This browser is not actively supported anymore. For the best passle experience, we strongly recommend you upgrade your browser.
| 3 minutes read

Group litigation – taking the lead

Dominic Lis Waniso Lungowe & ors v Vedanta Resources PLC& anor [2020] EWHC 749 (TCC) gives important guidance on the position and role of lead solicitors in group litigation. It highlights the need for careful written arrangements setting out the relationship between lead and other solicitors and their respective responsibilities. 

The proceedings involve  series of claims alleging personal injury and environmental damage arising from the operation of a copper mine in Zambia. There were 2 defendants, D1 in the UK and D2 in Zambia.  Most of the individual claimants were subsistence farmers. There had been a convoluted history with one preliminary issue having gone to the Supreme Court ([2019] UKSC 20) but the essential summary for present purposes is that by the time of the hearing before Fraser J there were 3 sets of complex proceedings, each at a different stage:

  • One set of proceedings had been started by Leigh Day in 2015. They also took over claims started in that year by a separate firm of solicitors Hausfeld.
  • In 2019 Hausfeld started another set of proceedings for different claimants.
  • In 2020 Leigh Day started a further set of proceedings for different claimants.
  • D2 had gone into liquidation.
  • A trial date had been fixed for 2021.

The First Defendant sought a Group Litigation Order (GLO) encompassing all of the claims but the Hausfeld claimants wanted to await the outcome of the Leigh Day cases and then proceed with their claims separately. 

Fraser J was unimpressed with this stance and with suggestions that this was in fact the most cost-effective way forward. He held that the defendant was entitled to deal with one claim and not two sizeable and almost identical ones. One of them should not be shelved simply because the claimants had chosen to instruct a different firm [para 19] and the commercial advantage of each firm in keeping their claims separate could not influence sensible case management [23]. Since there was no good reason to distinguish between the claims and they raised common issues they were ideally suited to a GLO and the judge made one.

However, this did not resolve the critical issue of the relationship between the claimants’ solicitors and how they should progress the claim. In a judgment expressly intended to assist in future cases Fraser J gave general guidance to the effect that:

  • Parties are generally entitled to choose their own representatives but in group litigation that right is qualified in order properly to achieve the efficient conduct and case management of the litigation. This is achieved through the role of a lead solicitor and counsel appointed by them. The lead solicitor does not act for all the claimants (i.e. including those represented by other firms) but is a point of contact for the court and for the other parties.
  • The relationship between the lead solicitor and the other representatives must be carefully defined in writing. This is normally  done by agreement but in default of agreement the court has a reserve power to become involved.
  • “In group litigation, all the claimants in that group litigation who will be represented by a lead solicitor (or, as in the British Steel Group Litigation, two firms jointly acting as lead solicitor) are only entitled to instruct one counsel team (although that may have, of course, multiple members). Different groups of claimants are not entitled to instruct different groups of counsel”.

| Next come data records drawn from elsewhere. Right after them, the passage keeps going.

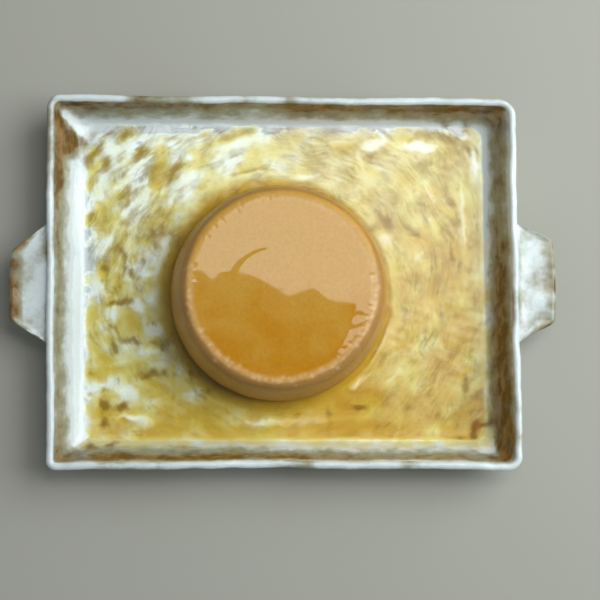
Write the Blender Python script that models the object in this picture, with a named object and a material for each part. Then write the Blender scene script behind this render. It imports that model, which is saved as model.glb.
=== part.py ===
"""A caramel pudding turned out onto a hand-built stoneware serving dish.

Three pieces make it: the dish with its two tab handles, the pudding that stands on the
dish's floor, and the thin caramel that has run down and lies round it.

Metres, +Z up. +X points to the right-hand tab and +Y to the far long side. The origin is
the middle of the dish's box, on the surface that it stands on.
"""

import math

import bmesh
import bpy
from mathutils import Vector

MM = 0.001
GAP = 0.3 * MM  # kept between pieces that touch

# The dish is one slab of clay. Its walls flare by a different run on each side of the flat floor.
RIM_LENGTH = 313 * MM  # outside, along X
RIM_WIDTH = 249 * MM  # outside, along Y
RIM_HEIGHT = 30 * MM
RIM_THICKNESS = 5 * MM
FLOOR_THICKNESS = 6 * MM
WALL_RUN = {"left": 23 * MM, "right": 19 * MM, "front": 19 * MM, "back": 13 * MM}
WALL_POWER = 1.7  # the wall rises as this power of its run: level at the floor, steep at the rim
WALL_STEPS = 8
RIM_STEPS = 6
# Outside radii of the rim's corners: right back, left back, left front, right front
CORNER_RADII = (11 * MM, 9 * MM, 6.5 * MM, 10 * MM)
FLOOR_CORNER = 9 * MM
CORNER_STEPS = 6
SIDE_STEPS = (13, 9)  # along a long side and along a short one

# Hand building leaves the dish a little out of true. The flat base stays level.
SKEW = 0.011  # how far the back leans to the left, for each metre of depth
FRONT_BOW = 2.0 * MM  # how far the front rim bends in at its middle
WAVE_OUT = 0.4 * MM  # swell of the walls in plan
WAVE_UP = 0.4 * MM  # rise and fall of the rim
WAVE_LENGTH = 95 * MM

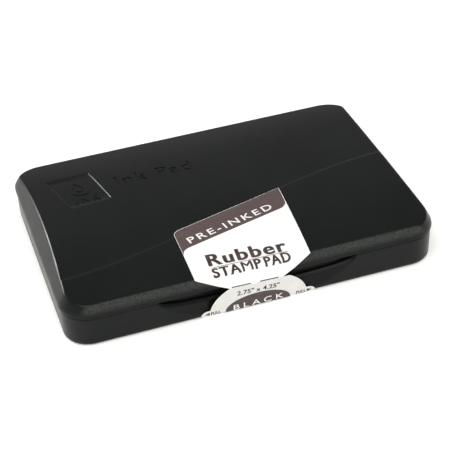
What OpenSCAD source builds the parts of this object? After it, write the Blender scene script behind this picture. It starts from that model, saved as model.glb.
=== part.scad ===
// Ink pad: a hinged plastic case that holds a flat foam pad soaked with ink.
// The origin is on the table under the middle of the case, +X runs along the long side
// and the lid is hinged at the back, +Y. The lid is drawn closed.

/* [Case] */
// Width of the case over the lid's skirt
case_w = 130; // [126:1:136]
// Depth of the case over the lid's skirt
case_d = 93; // [92:1:96]
// Height of the closed case at the crown of the lid
case_h = 20.3; // [19.9:0.1:22]
// Radius of the case's upright corners, on the lid
case_r = 10.5; // [8:0.5:11]
// Wall thickness of the lid
lid_wall = 1.6; // [1.2:0.1:1.8]

/* [Lid] */
// Height of the joint line between the base and the lid
parting_z = 12; // [11.8:0.1:12.2]
// Height of the lid's upright skirt, under its sloped sides
skirt_h = 1.4; // [1:0.1:1.6]
// Inward lean of the lid's short sides, for each millimetre of height
side_lean = 0.53; // [0.3:0.01:0.6]
// Inward lean of the lid's front
front_lean = 0.32; // [0.2:0.01:0.5]
// Inward lean of the lid's back
back_lean = 1.6; // [1:0.1:1.7]
// Radius of the lid's gentle front-to-back arch
arch_r = 257; // [250:1:300]
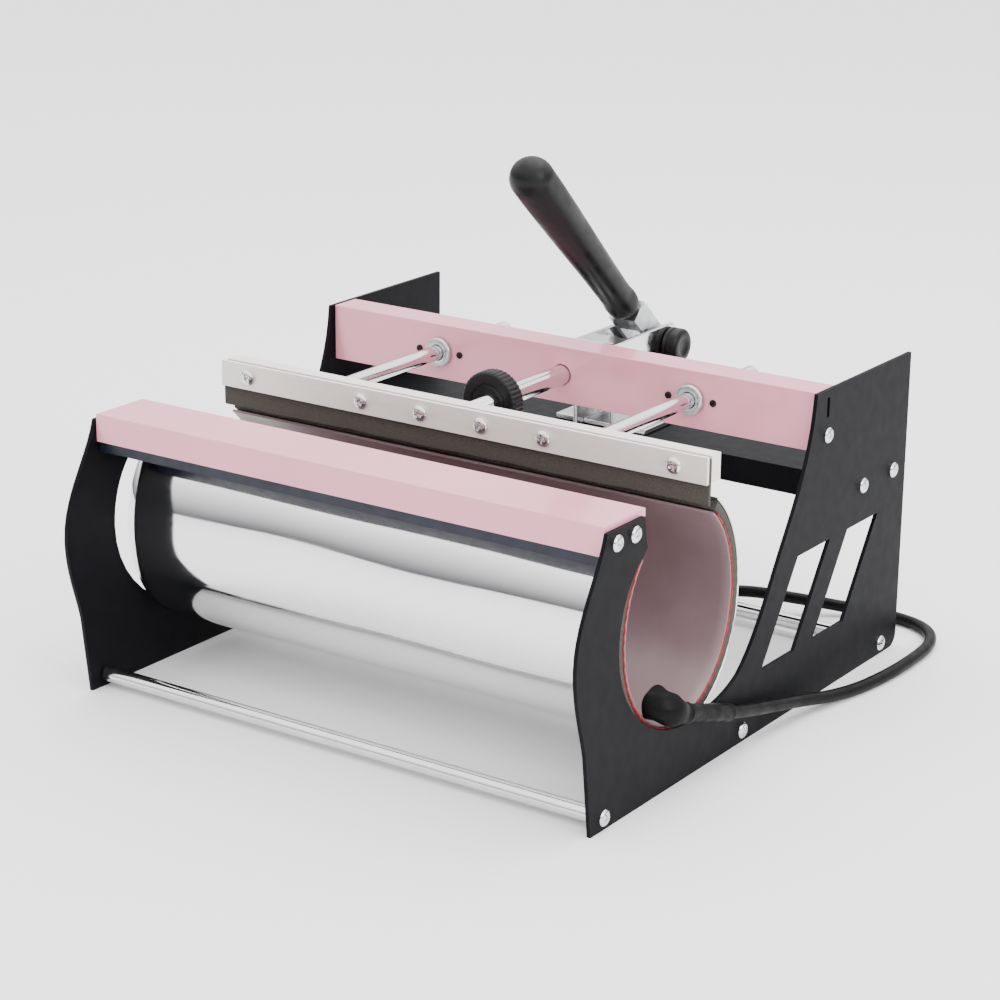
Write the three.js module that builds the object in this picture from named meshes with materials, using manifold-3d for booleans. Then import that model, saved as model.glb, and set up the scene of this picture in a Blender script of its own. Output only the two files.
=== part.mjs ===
// Mug and tumbler heat press: two bent-steel side plates carry a wrap-around heater, whose rear
// half is pulled closed round the mug by a bar on guide rods. An over-centre lever drives the bar.
// Millimetres, +X to the right, +Y to the rear, +Z up, standing on z = 0.
import * as THREE from 'three';
import { mergeVertices } from 'three/addons/utils/BufferGeometryUtils.js';
import Module from 'manifold-3d';

const wasm = await Module();
wasm.setup();

// ---- Driving dimensions -------------------------------------------------------------------
const GAP = 0.3;                 // between pieces that touch
const FRAME_WIDTH = 300;         // over the side plates
const FRAME_DEPTH = 298;         // side plates, bottom edge
const FRAME_HEIGHT = 160;        // side plates, rear section
const PLATE = 2;                 // side plate thickness
const NOSE_HEIGHT = FRAME_HEIGHT - 19.6;         // side plates, front horn
const NOSE_BULGE = 14;           // how far the horn stands in front of its foot
const FOOT_CORNER = 7;           // rounded lower rear corner
const WINDOW = { start: 151.5, pitch: 51.5, width: 33, lean: 33, low: 31.5, belowPlatform: 12.5 };
const PLATE_SLOT = { y: 209, width: 2.4, low: FRAME_HEIGHT - 14, high: FRAME_HEIGHT - 4 };

const ROD_R = 4;                 // tie rods and guide rods
const ROD_HEIGHT = 6.5;
const ROD_PLACES = { front: 10, middle: 134, rear: 279 };
const SCREW_R = 2;               // shanks
const SCREW_HEAD_R = 4;
const SCREW_HEAD = 2.4;
const SCREW_LENGTH = 8;

const CHANNEL_WALL = 1.5;
const FRONT_CHANNEL = { front: 9.4, rear: 43.4, depth: 14, over: 2.6 };   // over the horn's top
const FRONT_CHANNEL_SCREWS = { places: [16, 31], below: 8.5 };
const FRONT_CLAMP = { front: 11, height: 5.2 };
const REAR_CHANNEL = { front: 200, rear: 218, depth: 30, screwBelow: 23 };
const PLATFORM = { front: 235, rear: 296.5, top: FRAME_HEIGHT - 52.3, flange: 14.2, wall: 2 };
const PLATFORM_SCREWS = [250, 283];

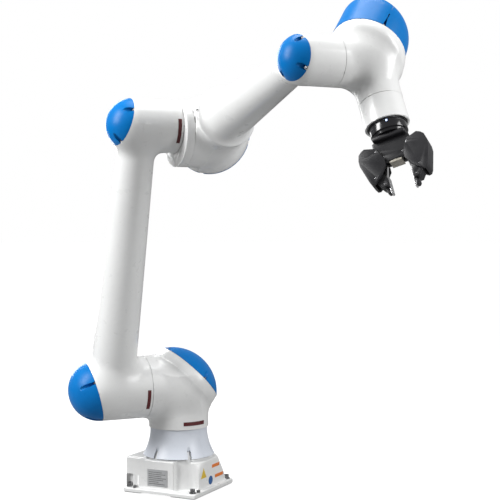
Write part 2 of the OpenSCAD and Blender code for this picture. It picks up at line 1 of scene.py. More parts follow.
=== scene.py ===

This last proposition was spelled out in response to submissions from the claimants that they would be entitled to be separately represented even if there was a GLO. It was regarded by the judge as “so obvious that it does not appear to have been stated before”. He considered that it followed from the fact that GLOs concern common or related issues of fact or law so there should never be the need for separate counsel representing separate groups of claimants. The judge accepted that there may be exceptions in the “very rarest of circumstances which it is not possible fully to envisage”.


The single representation rule set out in this judgment regulates the way in which the GLO issues are presented to the court. There may of course be more than one lead firm and different teams of counsel may be appropriate to progress different issues. In addition, none of this affects the ability of claimants to have their own representation “behind the scenes” (see Greenwood & Ors v Goodwin & ors [2013] EWHC 2785 (Ch) para 8). Indeed, it may be sensible for some work on generic or common issues to be conducted by representatives other than the lead teams.   

It goes without saying that each of these relationships needs to be carefully defined in writing in advance. This is necessary to avoid conflict and confusion in the presentation of the claims. As the judge wryly commented co-operation in such cases may not be “entirely unlimited”. But careful recording of the respective roles also has important implications for costs liability and recovery. If generic work is the responsibility of the lead representatives then there needs to be specific provision if this work is to be done by somebody else. Failure to ensure that this is the case could lead to costly arguments about whether or not there is a valid retainer for that work or whether it was proportionate for it to be divided in that way.